→ **Exercise aim**: Reproduce the span that opens at the line containing "addPiece('pot', pot(), FINISH.pot);" and closes at the line containing "if empty is", both lines included, without alteration and without any other line.

[Scripts that build objects]
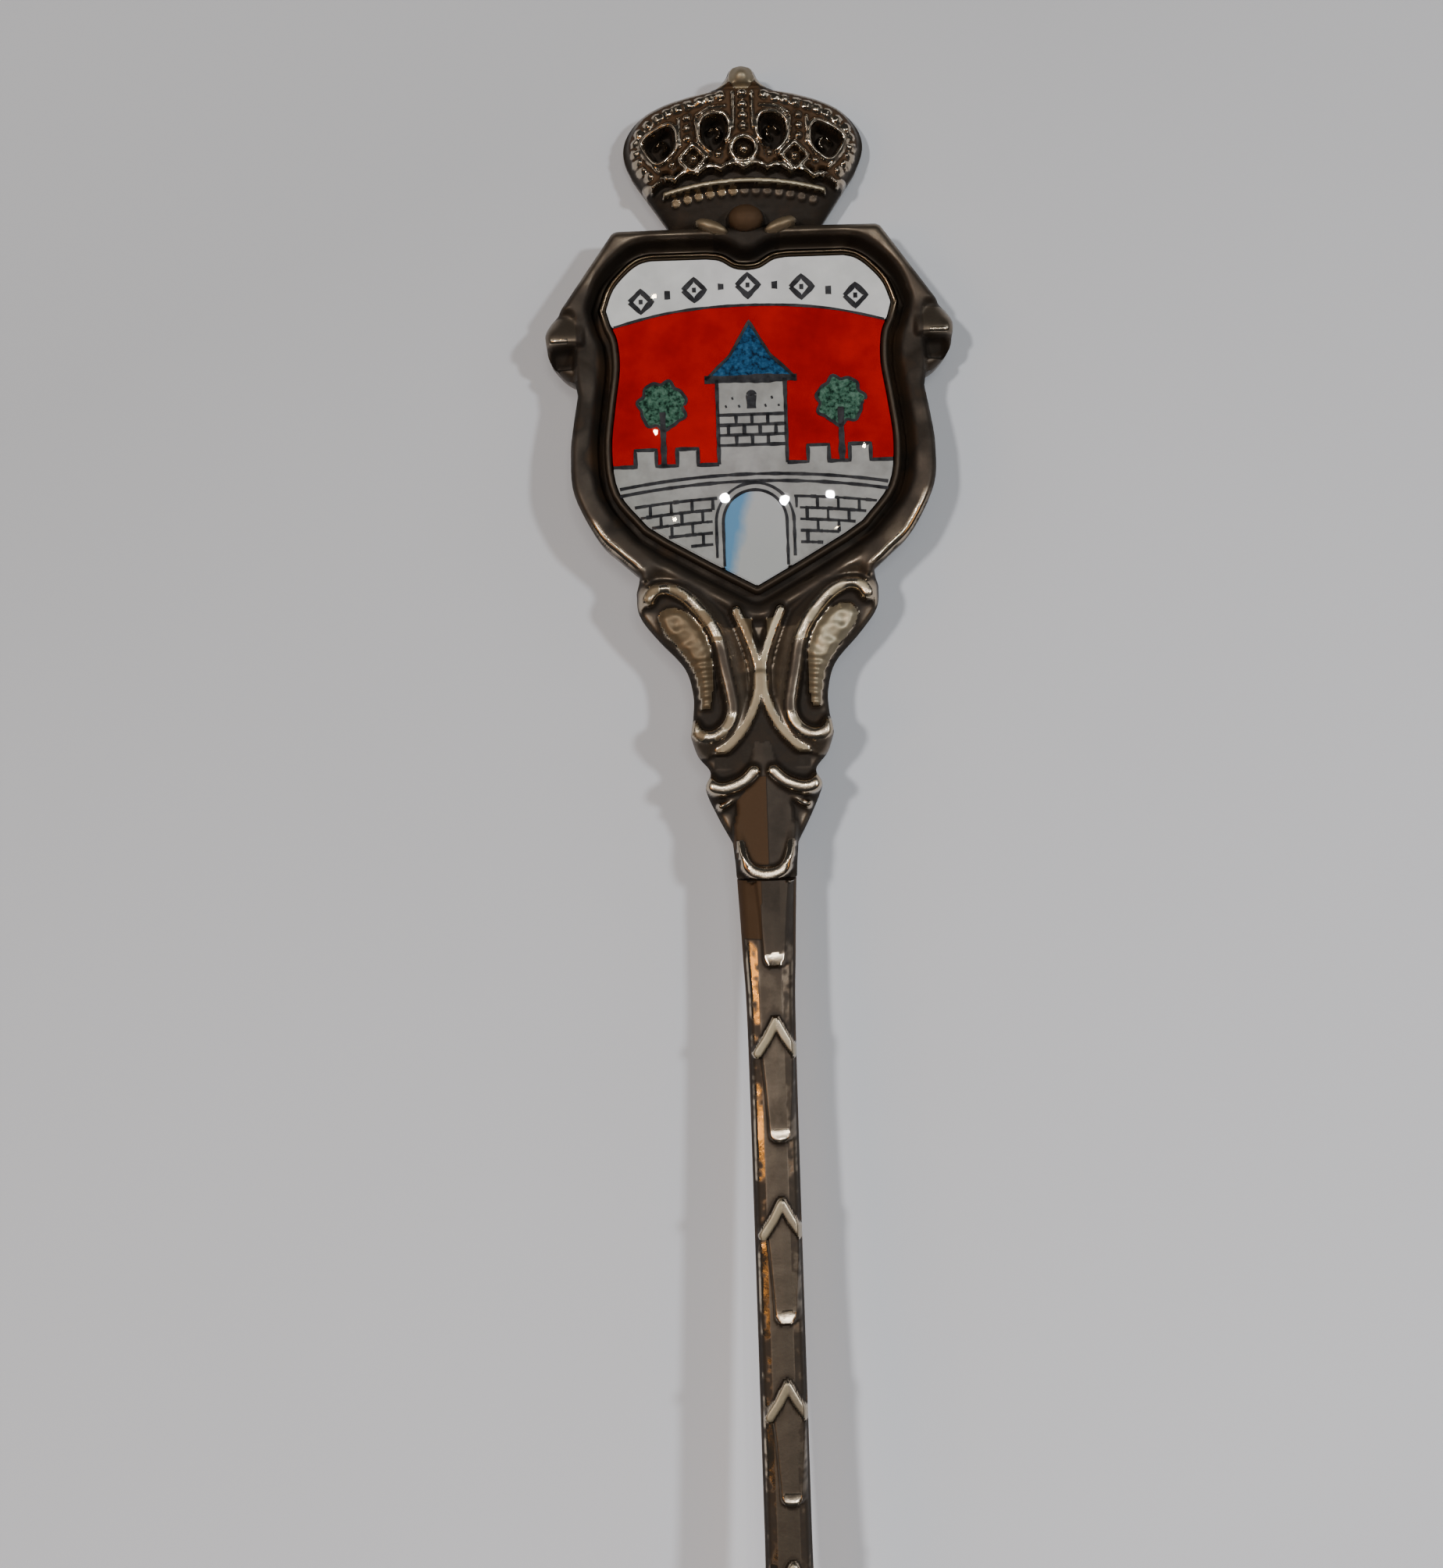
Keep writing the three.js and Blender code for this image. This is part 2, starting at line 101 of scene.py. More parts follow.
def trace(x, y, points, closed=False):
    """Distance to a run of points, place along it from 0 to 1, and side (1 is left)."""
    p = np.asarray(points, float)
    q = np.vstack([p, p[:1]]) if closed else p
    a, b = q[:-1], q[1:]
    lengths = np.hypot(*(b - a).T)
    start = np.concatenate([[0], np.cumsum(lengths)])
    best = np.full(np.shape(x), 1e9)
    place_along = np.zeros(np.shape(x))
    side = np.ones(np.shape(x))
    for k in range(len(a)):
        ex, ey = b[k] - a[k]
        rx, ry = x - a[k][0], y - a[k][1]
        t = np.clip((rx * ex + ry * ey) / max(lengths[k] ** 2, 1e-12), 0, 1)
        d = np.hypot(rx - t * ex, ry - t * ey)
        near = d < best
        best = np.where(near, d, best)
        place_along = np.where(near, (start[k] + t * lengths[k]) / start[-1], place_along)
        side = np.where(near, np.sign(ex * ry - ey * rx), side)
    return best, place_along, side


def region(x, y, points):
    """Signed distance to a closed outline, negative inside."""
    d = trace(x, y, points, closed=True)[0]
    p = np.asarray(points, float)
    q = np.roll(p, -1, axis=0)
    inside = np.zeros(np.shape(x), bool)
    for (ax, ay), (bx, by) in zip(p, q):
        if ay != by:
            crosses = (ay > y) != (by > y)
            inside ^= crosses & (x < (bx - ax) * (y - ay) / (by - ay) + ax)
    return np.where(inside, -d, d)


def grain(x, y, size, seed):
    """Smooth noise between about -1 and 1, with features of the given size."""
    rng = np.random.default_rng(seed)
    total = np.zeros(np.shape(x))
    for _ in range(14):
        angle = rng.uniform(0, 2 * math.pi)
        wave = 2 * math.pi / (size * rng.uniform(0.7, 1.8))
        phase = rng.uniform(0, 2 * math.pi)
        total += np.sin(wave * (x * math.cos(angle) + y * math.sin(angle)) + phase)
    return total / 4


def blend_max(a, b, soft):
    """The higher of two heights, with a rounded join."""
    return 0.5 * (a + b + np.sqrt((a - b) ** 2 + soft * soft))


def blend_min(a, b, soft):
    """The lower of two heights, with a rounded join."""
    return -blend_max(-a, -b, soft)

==

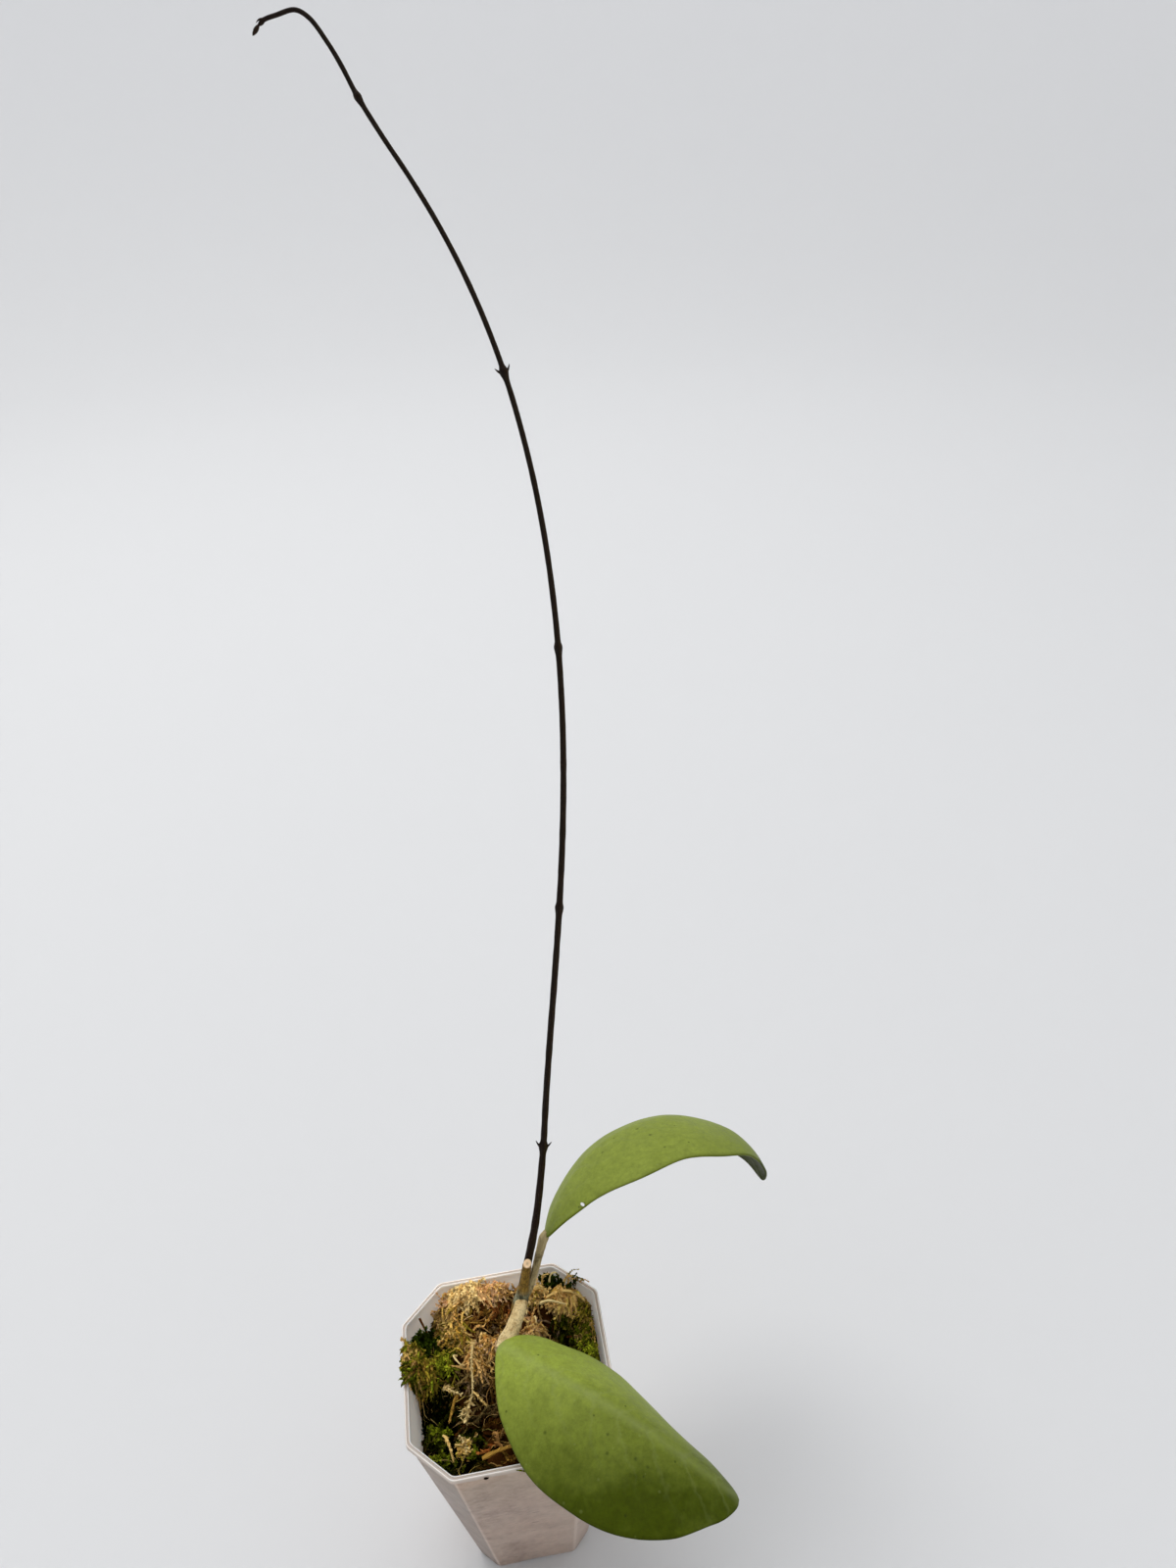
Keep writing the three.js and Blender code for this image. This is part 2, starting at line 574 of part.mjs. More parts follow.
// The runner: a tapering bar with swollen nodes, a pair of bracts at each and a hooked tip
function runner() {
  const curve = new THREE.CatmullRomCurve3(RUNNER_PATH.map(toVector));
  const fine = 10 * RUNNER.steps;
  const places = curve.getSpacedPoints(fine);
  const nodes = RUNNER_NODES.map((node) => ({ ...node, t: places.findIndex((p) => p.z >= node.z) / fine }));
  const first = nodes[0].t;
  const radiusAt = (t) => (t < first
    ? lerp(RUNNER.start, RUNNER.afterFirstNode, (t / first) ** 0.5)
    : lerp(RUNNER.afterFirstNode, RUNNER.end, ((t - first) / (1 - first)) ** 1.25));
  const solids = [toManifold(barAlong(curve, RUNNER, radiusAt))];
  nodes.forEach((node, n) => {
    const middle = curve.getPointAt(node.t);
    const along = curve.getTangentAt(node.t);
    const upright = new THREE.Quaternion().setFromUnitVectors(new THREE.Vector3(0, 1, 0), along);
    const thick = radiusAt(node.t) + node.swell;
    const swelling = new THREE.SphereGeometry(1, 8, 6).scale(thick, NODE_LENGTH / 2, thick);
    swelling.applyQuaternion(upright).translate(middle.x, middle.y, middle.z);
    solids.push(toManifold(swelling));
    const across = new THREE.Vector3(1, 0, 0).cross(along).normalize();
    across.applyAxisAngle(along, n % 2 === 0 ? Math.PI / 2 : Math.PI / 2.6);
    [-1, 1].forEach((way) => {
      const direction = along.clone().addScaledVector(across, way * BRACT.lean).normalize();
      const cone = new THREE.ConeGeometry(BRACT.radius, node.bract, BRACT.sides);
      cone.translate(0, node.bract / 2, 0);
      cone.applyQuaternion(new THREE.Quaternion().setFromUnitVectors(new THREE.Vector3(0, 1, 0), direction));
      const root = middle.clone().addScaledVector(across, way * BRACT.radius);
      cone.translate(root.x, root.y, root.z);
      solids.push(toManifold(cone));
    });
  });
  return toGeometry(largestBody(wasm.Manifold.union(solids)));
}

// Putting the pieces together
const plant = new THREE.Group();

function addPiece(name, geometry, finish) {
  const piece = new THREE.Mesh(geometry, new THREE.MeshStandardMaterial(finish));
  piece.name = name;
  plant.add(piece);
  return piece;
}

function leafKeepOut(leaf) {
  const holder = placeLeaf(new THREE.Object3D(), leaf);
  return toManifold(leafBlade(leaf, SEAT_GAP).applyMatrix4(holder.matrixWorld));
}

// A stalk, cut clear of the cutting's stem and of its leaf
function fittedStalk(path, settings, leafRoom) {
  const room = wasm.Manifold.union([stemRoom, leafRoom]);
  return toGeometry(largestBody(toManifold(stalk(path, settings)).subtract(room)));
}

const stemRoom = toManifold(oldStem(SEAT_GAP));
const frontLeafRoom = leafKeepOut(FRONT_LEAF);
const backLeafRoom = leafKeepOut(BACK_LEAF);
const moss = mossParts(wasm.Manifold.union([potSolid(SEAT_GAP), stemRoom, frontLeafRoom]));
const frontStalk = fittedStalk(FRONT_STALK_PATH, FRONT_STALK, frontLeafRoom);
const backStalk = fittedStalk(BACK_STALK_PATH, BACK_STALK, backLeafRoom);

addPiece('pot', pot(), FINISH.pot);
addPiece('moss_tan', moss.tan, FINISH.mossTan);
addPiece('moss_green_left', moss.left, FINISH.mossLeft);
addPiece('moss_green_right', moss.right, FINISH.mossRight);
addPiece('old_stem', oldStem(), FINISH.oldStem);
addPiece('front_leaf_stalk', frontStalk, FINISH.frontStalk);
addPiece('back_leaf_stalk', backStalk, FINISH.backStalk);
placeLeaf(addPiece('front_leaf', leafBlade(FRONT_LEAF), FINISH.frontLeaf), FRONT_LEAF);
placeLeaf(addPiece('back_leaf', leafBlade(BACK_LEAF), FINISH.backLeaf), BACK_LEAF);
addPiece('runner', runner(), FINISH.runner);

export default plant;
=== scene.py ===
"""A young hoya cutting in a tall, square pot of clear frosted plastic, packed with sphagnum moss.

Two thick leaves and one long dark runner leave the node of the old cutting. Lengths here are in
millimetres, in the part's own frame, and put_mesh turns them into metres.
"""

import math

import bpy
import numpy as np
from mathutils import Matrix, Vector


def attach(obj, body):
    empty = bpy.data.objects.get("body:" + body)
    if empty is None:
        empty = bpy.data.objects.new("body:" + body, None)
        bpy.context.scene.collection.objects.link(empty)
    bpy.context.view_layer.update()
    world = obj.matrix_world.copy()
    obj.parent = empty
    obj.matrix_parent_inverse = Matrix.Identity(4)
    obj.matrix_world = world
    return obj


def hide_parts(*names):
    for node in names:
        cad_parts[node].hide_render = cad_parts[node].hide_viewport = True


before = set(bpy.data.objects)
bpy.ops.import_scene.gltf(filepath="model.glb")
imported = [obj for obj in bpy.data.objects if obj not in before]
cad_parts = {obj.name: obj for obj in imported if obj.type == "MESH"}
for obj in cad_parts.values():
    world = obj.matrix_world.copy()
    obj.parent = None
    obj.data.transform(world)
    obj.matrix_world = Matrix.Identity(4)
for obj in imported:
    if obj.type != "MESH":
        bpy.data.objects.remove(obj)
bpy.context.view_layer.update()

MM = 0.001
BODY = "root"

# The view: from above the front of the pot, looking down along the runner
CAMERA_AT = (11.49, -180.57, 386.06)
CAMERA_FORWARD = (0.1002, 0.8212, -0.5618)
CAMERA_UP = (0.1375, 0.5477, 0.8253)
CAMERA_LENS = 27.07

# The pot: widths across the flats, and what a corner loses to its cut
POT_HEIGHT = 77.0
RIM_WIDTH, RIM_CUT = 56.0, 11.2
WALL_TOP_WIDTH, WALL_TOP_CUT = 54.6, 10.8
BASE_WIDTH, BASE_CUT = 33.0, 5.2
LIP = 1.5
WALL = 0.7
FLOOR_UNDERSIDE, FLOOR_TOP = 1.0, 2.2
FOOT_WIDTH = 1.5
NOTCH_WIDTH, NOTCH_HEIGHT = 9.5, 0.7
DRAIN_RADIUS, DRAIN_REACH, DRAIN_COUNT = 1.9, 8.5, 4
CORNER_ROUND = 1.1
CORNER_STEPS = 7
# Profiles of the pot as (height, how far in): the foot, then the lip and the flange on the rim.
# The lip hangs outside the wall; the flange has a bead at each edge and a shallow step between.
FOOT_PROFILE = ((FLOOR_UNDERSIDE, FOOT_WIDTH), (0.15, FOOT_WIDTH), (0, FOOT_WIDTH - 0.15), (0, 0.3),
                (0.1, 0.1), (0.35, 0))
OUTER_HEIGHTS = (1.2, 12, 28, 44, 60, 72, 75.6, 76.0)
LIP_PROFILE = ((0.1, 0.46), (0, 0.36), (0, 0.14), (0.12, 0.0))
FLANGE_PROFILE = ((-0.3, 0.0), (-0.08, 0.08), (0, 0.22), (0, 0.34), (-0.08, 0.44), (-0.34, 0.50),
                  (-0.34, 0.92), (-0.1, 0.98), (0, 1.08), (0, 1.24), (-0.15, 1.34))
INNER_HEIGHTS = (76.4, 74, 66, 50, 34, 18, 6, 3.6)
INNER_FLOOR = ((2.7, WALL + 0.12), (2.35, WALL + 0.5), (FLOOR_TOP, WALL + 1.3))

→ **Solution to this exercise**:
addPiece('pot', pot(), FINISH.pot);
addPiece('moss_tan', moss.tan, FINISH.mossTan);
addPiece('moss_green_left', moss.left, FINISH.mossLeft);
addPiece('moss_green_right', moss.right, FINISH.mossRight);
addPiece('old_stem', oldStem(), FINISH.oldStem);
addPiece('front_leaf_stalk', frontStalk, FINISH.frontStalk);
addPiece('back_leaf_stalk', backStalk, FINISH.backStalk);
placeLeaf(addPiece('front_leaf', leafBlade(FRONT_LEAF), FINISH.frontLeaf), FRONT_LEAF);
placeLeaf(addPiece('back_leaf', leafBlade(BACK_LEAF), FINISH.backLeaf), BACK_LEAF);
addPiece('runner', runner(), FINISH.runner);

export default plant;
=== scene.py ===
"""A young hoya cutting in a tall, square pot of clear frosted plastic, packed with sphagnum moss.

Two thick leaves and one long dark runner leave the node of the old cutting. Lengths here are in
millimetres, in the part's own frame, and put_mesh turns them into metres.
"""

import math

import bpy
import numpy as np
from mathutils import Matrix, Vector


def attach(obj, body):
    empty = bpy.data.objects.get("body:" + body)
    if empty is None:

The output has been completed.